Discipline was strict in the ranks; submission and obedience were rigorously exacted; advancement was slow and painfully earned. The recruit passed a long novitiate. He began in the lowest grade, that of the garzone chi mala vita, “youth of vicious life,” in which he was kicked about by his betters and did any kind of dirty work. Then he rose to be a picciotto, holding a certain position, but still an inferior. He might pass through years of diligent, even dangerous service, and if necessary be put to the severest trial, that of carrying out a murder at the command of the society, when some bloodthirsty vengeance was sought. If nothing of the kind pressed, it was at one time the rule to throw down a copper coin on the ground for the picciotto to pick up while his comrades stabbed at his fingers with the points of their knives. Promotion might be earned by some tremendous act of self-sacrifice, such as that of accepting the blame for a heinous crime committed by some one else. Cases have been known in which the innocent criminal received and endured a very long sentence, even ten or twenty years at the galleys, cheerfully, bearing the burden of another for the great reward of becoming a full member of the society. This probation might be greatly prolonged, but it was worth it to secure the coveted position of the Camorrist entitled to dictate to others, to take his share of the spoils when divided, and to receive the adulation and cringing respect of the lower orders. He was after that eligible to become one of the supreme chiefs, a post of great consequence and of unlimited power. He became in the argot of the society a masto or a capomasto; that is, “master” or “grand-master,”—a personage who ruled over his fellows as a superior being. When an ordinary member met a masto on the street, he was bound to remove his hat and humbly ask for orders.

Every member was addressed as “Si,” the abbreviation of signore. The Society had a rich vocabulary of slang terms. Freddare was “to kill”; il dormenté was “the dead man.” A dagger, as in ancient days, was the misericordi; the tit-tac or bobotta was a revolver; the police were lasagne, so called after a kind of macaroni; l’asparago was a gendarme. The Camorrists were loyal to each other, and any treachery was punished with death. They quarrelled among themselves and were bound to fight with knives and to strike in the chest in serious cases. A Camorrist might cease active work but could never wholly withdraw from the society. They received help in old age; their widows were pensioned and their children provided for.

After the fall of the Bourbons and in the early days of the unification of Italy, when the new régime had not consolidated its power, the Camorra in Naples was more than ever formidable; they controlled such forces and were so strongly bound together that the ordinary laws were of little avail against them. People were afraid to complain when they were robbed, and the police hesitated to pursue the robbers. If any were taken red-handed and the case was clear against them, the judges often dared not convict or sentence them. It was some time before the energetic measures taken by the government were of any avail, for even when numerous arrests had been made, there was a definite danger in collecting these terrible creatures in the same gaol. The leading Camorrists in those days were miscreants foremost in the committal of every kind of crime; they were thieves, brigands and murderers, and the careers of one or two of the worst may be quoted in support of this statement.

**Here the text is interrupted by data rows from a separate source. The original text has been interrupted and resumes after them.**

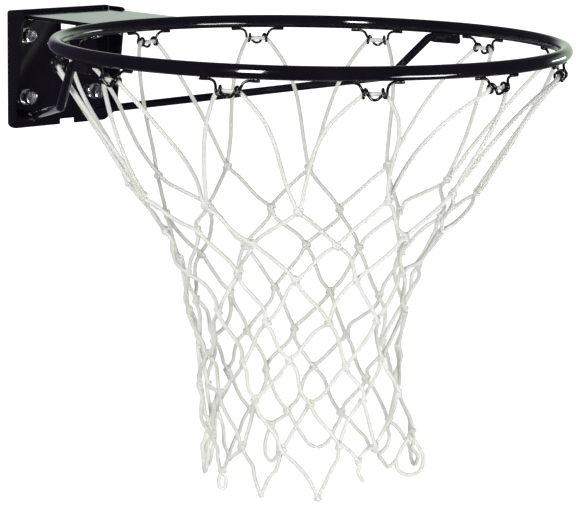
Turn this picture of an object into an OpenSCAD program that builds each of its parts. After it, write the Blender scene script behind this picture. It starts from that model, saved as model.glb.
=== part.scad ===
// Fixed basketball ring on a backboard bracket, with its net.
// Origin: middle of the bolt pattern, on the back face that meets the board.
// +Z is up, the board lies in the plane y = 0, and the ring reaches out along -Y.

/* [Ring] */
// Inside diameter of the ring
ring_bore = 457.2; // [440:0.1:475]
// Diameter of the ring's round bar
bar_d = 12.7; // [11:0.1:16]
// Gap between the board and the inside of the ring
board_gap = 152.4; // [140:0.1:170]
// Height of the ring's centre plane above the middle of the bolt pattern
ring_rise = 51.5; // [48:0.5:56]

/* [Bracket] */
// Width of the back bracket over its side flanges
bracket_w = 134; // [124:1:150]
// Height of the back bracket
bracket_h = 121.5; // [116:0.5:130]
// Top edge of the back bracket above the ring's centre plane
bracket_top = 6.5; // [5:0.5:10]
// Thickness of the bracket's sheet steel
sheet_t = 3; // [2.5:0.5:3.5]
// Depth of a side flange at its top, measured from the board
flange_top_d = 27.5; // [22:1:36]
// Depth of a side flange at its bottom, measured from the board
flange_low_d = 14; // [10:1:20]

/* [Top plate] */
// Width of the top plate
plate_w = 120; // [90:1:122]
// Thickness of the top plate
plate_t = 4; // [3:0.5:5]
// Upper face of the top plate above the ring's centre plane
plate_top = 3; // [1:0.5:4]

/* [Bolts] */
// Spacing of the bolt holes across the board
bolt_dx = 88.9; // [80:0.1:96]
// Spacing of the bolt holes up the board
bolt_dz = 63.5; // [60:0.1:76]
// Diameter of a bolt's shank
bolt_d = 7.94; // [6:0.01:8.5]
// Width across the flats of a bolt's head
head_af = 12.7; // [10:0.1:14]
// How far a bolt stands out behind the bracket
stud_len = 22; // [15:1:40]

/* [Braces] */
// Diameter of a brace rod
brace_d = 8; // [6:0.5:10]
// Length of the flattened end that is welded under the ring
paddle_len = 32; // [20:1:40]
// Thickness of the flattened end
paddle_t = 4.5; // [3:0.5:6]

/* [Net hooks] */
// Number of net hooks around the ring
hook_n = 12; // [12:1:12]
// Diameter of the hook wire
wire_d = 2.8; // [2:0.1:3.5]

/* [Net] */
// Diameter of the net's cord
cord_d = 4; // [3:0.1:5]
// Wall of the plain sleeve that stands for the knotted cords
net_wall = 1.2; // [0.8:0.1:2]

/* [Hidden] */

$fn = 64;
// Gap left along a weld line or a seat, so that no two pieces share material
seam = 0.1;
// Round joints in a wire or a cord are this much thicker than its straight runs
joint_swell = 1.08;
curl_swell = 1.04;

bar_r = bar_d / 2;
ring_r = ring_bore / 2 + bar_r;
ring_y = -(board_gap + ring_bore / 2);

steel = "#17181b";
zinc = "#b9bcc0";
nylon = "#efeee6";

// Bracket outline
bracket_z1 = ring_rise + bracket_top;
bracket_z0 = bracket_z1 - bracket_h;
top_corner_r = 6;
low_corner_r = 11;
bend_r = 4;
flange_lip_r = 4;
// The lower front corner of a flange stands this far above the bracket's bottom edge
flange_rise = 9;

// Locating slot under the top plate and locating notch in the bottom edge
slot_x = 12;
slot_w = 21;
slot_h = 8;
slot_z = ring_rise - 12.5;
notch_x = 10;
notch_w = 20;
notch_h = 5.5;

// Bolts: the plain shank inside the bracket is a little thicker than the threaded end behind it
hole_d = bolt_d + 1.06;
shank_d = bolt_d + 0.4;
washer_od = 17.5;
washer_t = 2;
head_h = 9;
head_y = -(sheet_t + washer_t);

// Brace route on the right-hand side: foot on the bracket, bend, and end inside the paddle.
// Heights are measured from the ring's centre plane.
brace_foot = [33.7, -1.8, -104.1];
brace_bend = [209.5, -277, -53];
brace_head = [229.5, -319.2, -8.9];
// Angle of the paddle's near end, measured at the ring's centre from the bracket's direction
paddle_a0 = 74.5;
paddle_z1 = -5.3;
paddle_z0 = -15.4;

// Net hook, in its own frame: X along the ring, Y outwards, Z up from the underside of the bar
foot_in = 15;
foot_out = 27.5;
curl_x = 7.6;
curl_z = -10.4;
curl_r = 3.9;
dip_r = 4.3;
dip_z = -11.2;

// Net rows from the top down: height from the ring's centre plane, and radius of the cords there.
// The first row is just under the hooks, the last is the tips of the bottom loops, and the rows
// between them are the knots.
net_rows = [[-25, 227], [-66, 203], [-125, 168], [-162, 137], [-200, 118], [-240, 104],
    [-280, 96], [-320, 93], [-360, 96], [-408, 96]];

// Rotation that lays the Z axis along the vector v
function tilt(v) = [0, acos(v.z / norm(v)), atan2(v.y, v.x)];
// Point at angle a around the ring's axis, at radius r and height z above the ring's centre plane
function around(a, r, z) = [r * cos(a), ring_y + r * sin(a), ring_rise + z];
function hook_angle(i) = 90 + 360 / hook_n * (i - 1);

module bar(a, b, d) {
    translate(a)
        rotate(tilt(b - a))
            cylinder(h = norm(b - a), d = d);
}

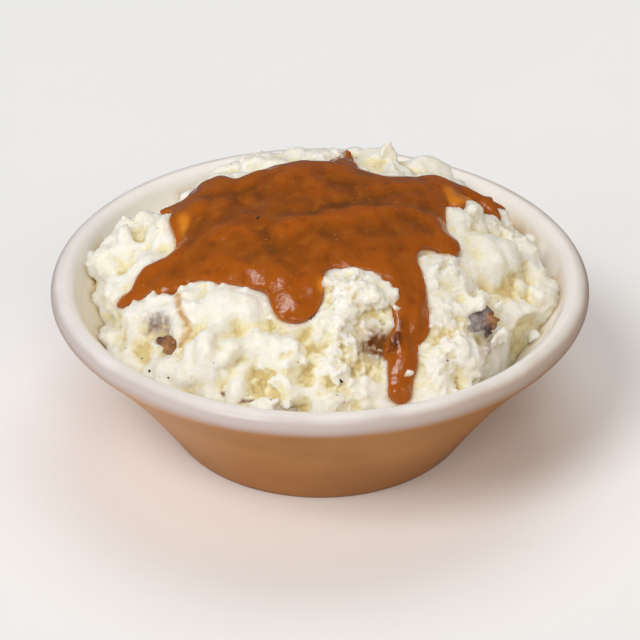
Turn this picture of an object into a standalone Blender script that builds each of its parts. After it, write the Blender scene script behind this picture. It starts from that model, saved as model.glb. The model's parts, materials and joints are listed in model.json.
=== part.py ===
"""A side of mashed potato with brown gravy, heaped in a flared stoneware bowl.

Metres, +Z up. The origin is the centre of the foot ring, on the table, and -Y is the front.
Nodes: bowl, mash, gravy, and a flake of potato skin at each place where skin shows.
"""

import math
import random

import bmesh
import bpy
from mathutils import Matrix, Vector, noise
from mathutils.bvhtree import BVHTree

MM = 0.001
GAP = 0.4 * MM  # what touching solids keep between them

# The bowl: a flared wall with a rolled lip, on a foot ring
RIM_RADIUS = 76 * MM
BOWL_HEIGHT = 48 * MM
LIP_RADIUS = 3.5 * MM  # half the thickness of the lip
LIP_START = -50  # where the lip's round leaves the outer wall, in degrees
LIP_END = 160  # where it meets the inner wall
WALL = 5 * MM
FLOOR = 5 * MM
FOOT_RADIUS = 42.5 * MM  # where the wall's line meets the table
FOOT_ROUND = 1.4 * MM
FOOT_RING_WIDTH = 6 * MM
FOOT_RECESS = 1.6 * MM
WALL_SLOPE = 0.645  # how much the wall widens for each unit of height, at the foot
FLARE = 5.2 * MM  # how much further it has widened by the lip
FLARE_POWER = 2.6
WALL_TOP = BOWL_HEIGHT - 6.7 * MM
INNER_ROUND = 9 * MM  # the round between the floor and the inner wall
BOWL_SEGMENTS = 56

# The mound of mash: a dome with broad swells and hollows, which its lumps stand on
DOME_CENTRE = Vector((0, 6 * MM))
DOME_RADIUS = 64 * MM
DOME_BASE = 41 * MM
DOME_RISE = 30 * MM
DOME_POWER = 2.4
DOME_SKIRT = 67 * MM  # how far out the dome's surface is carried before it drops to the floor
DOME_RINGS = 24
DOME_SPOKES = 96
CREVICE = 3 * MM  # how far below the dome its surface lies between lumps, where no gravy fills it
MASH_VOXEL = 1.1 * MM
MASH_TRIANGLES = 2500

# Swells and hollows of the dome, in millimetres: x, y, reach, rise
SWELLS = {
    "left shoulder": (-57, 8, 11, 6),
    "back left bay": (-46, 34, 13, -9),
    "left bay": (-68, -4, 7, -10),
    "left front bay": (-67, -15, 11, -14),
    "right front bay": (59, -27, 10, -12),
    "hollow under the knob": (14, -46, 6, -4),
    "left back hump": (-32, 15, 7, 2.5),
    "left hump": (-36, 3, 5, 2),
    "valley by the hump": (-19, 4, 6, -2),
    "crest": (-4, 12, 10, 1.5),
    "front bump": (-5, -13, 5, 1.5),
    "left front bump": (-27, -12, 5, 1.5),
    "right bump": (13, -8, 5, 1.2),
    "valley to the right": (8, -1, 4, -1),
    "right back hump": (38, 18, 7, 3),
    "right hump": (26, 6, 6, 1.5),
    "valley by the right lobe": (34, 3, 5, -1.5),
}

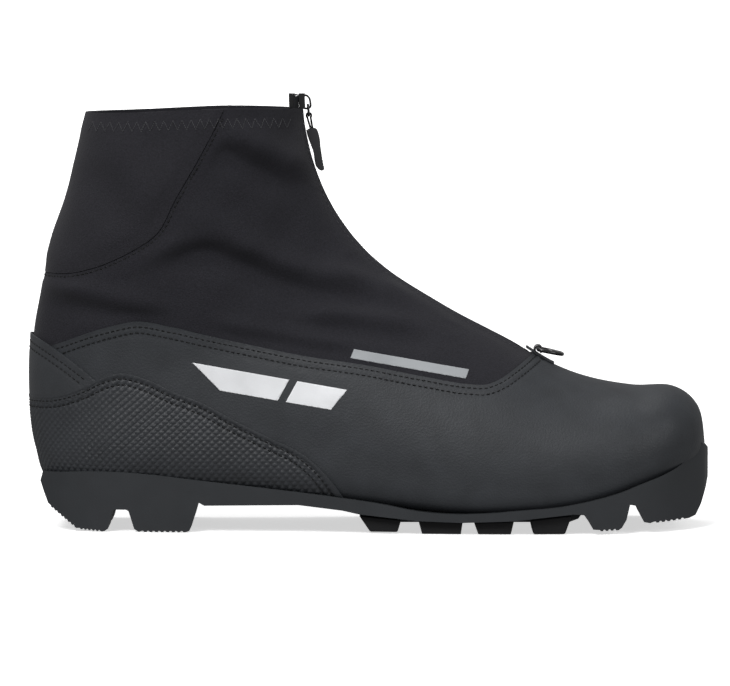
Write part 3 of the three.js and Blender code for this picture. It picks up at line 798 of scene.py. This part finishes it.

A prominent personage, leader and king, was Salvatore Crescenzo, who first entered the Vicaria in 1849, where he continued his violent misdeeds by wounding one fellow prisoner and killing another. After regaining his freedom in 1855, he returned to the active business of a Camorrist, was again captured and sent to gaol, but this time at a distance from Naples. After his next release, he took to politics and was for a time a member of the revolutionary police under Liborio Romano, but this was not in his line, and he again joined the Camorra and ended his life in the island of Ponza.

A long list might be made out of men of the same type.

It might be supposed that the baleful tyranny of the Camorra, which was an undoubted fact, based upon undeniable evidence, had now disappeared from the Italian prisons. Yet, according to the best authority, the society still flourishes in the south and especially in the convict colonies established in the various islands of the kingdom. A writer in the “Archivo di Psichiatria,” Signor Pucci, states positively from his personal knowledge that the Camorra is still ferociously active. It is absolute master in every colony. Although by no means numerically strong, by its admirable and unscrupulous organisation it still rules despotically, despises laws and regulations and sets the authority of all prison officials at defiance. Brutal violence may not be often practised as of old, but the society still extorts blackmail from the rest of the colonists, adopting nefarious methods of obtaining money. One is by the tax on gambling—the Italian, bond or free, is always eager to gamble; another is by the most extortionate usury at twenty or thirty per cent.; a third is by forcibly impounding the earnings of those who work. When new arrivals appear in the colony, if they have money or decent clothes they are made drunk and then robbed. The first sight, says Signor Pucci, that strikes the visitor is that of a number of lazy, truculent ruffians lounging idly in the sun or strolling and loafing about the yards and passages. These are the Camorrists; they are too lazy to lift a finger to shut a door; but on Sundays they appear in smart clothes, wearing watches and chains, the proceeds of their extortion. As these coatti “ex-convict colonists,” are mostly criminal men, it is easy to understand how soon this corrupting association drags them down. The authorities are powerless to protect them or to control the infamous practices of the Camorra. This is alleged to be the cardinal defect of the colonies and those who know declare that wherever Italians of the dangerous class congregate together in their freedom, the Camorra will always exercise its baneful control.

The influence of this criminal society has extended to all classes, and especially has it made itself felt in the municipal life of Naples, which might well be termed rotten to the core. No determined effort to strike at this plague spot and eradicate this crying evil met with any success before the royal order for inquiry into the condition of municipal government was issued in 1900, when the most astonishing facts were brought to light.

The origin of the Mafia, which flourishes chiefly in Sicily is lost. Probably it arose centuries ago as a means of self-protection among the residents of that unhappy island which has been the pawn of so many rulers. Though little is definitely known of it, apparently the society is as powerful in the twentieth century as in the eighteenth or the nineteenth.